Q: How was the Piazza Tony experience? Completely surreal?
Morrison: It was really surreal. It was always a goal of mine to be nominated. Actually, it is always a goal of mine, and has been, to win a Tony. I'm really actually happy I didn't win because I felt like it would have come too easily. I still have that hunger and that drive to really feel like I have to prove myself.
[10 Million Miles will begin previews at the Atlantic Theater Company at The Linda Gross Theater, 336 W. 20th Street, May 11. For tickets visit www.atlantictheater.com.]
HITHER AND YON
Cellist to the Broadway stars, Peter Sachon, currently in the orchestra of Legally Blonde, has, over recent years, commissioned the work of dozens of Broadway composers, challenging them to write songs specifically for the cello. Further results of this fresh idea can be heard at Sachon's Cello Project III on May 17 at 7 PM at the Leonard Nimoy Thalia at Peter Norton Symphony Space (2537 Broadway at 95th Street).
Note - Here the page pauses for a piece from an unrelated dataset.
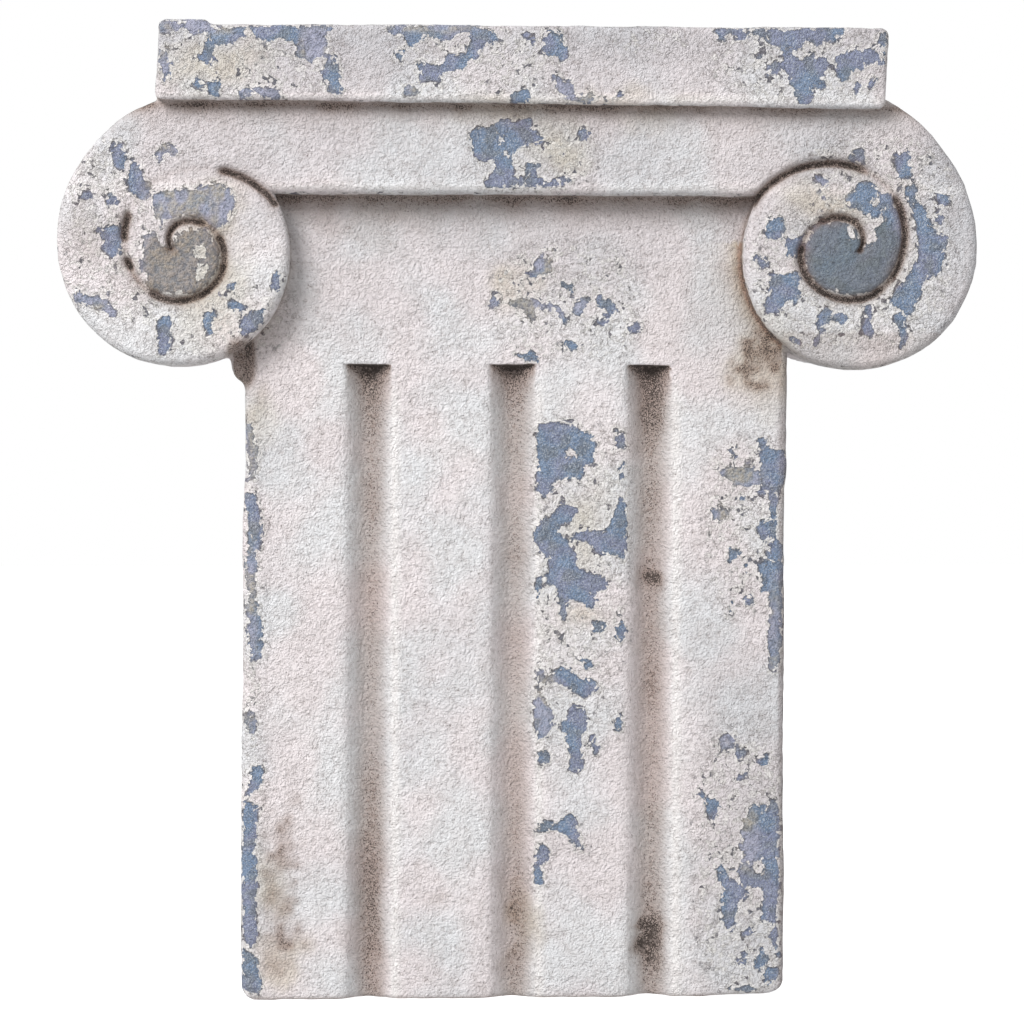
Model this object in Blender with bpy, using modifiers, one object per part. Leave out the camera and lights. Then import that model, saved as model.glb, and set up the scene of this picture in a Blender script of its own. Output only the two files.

Cello Projects I and II featured pieces by Stephen Flaherty, Michael John La Chiusa, and Stephen Schwartz. CP III features works by Schwartz, Michael Arden, Maury Yeston and others. . . . Christopher Scott, who once played The Boy in over 1,000 performances of The Fantasticks, is directing Sprang Thang for Amas Musical Theatre Academy at the Players Theatre, 115 MacDougal Street from May 11-20. . . . Peter Gallagher is heading back to the OC: The Ol' Cabaret, from May 15-June 2 at Feinstein's at the Regency. See www.feinsteinsattheregency.com for more information. . . . Kudos to one of the great voices and a guy who knows how to sell a showtune, Jack Jones, celebrating 50 years in show business this year. He was honored in southern California on April 16 for his contributions on behalf of multiple sclerosis (www.jackjones.org).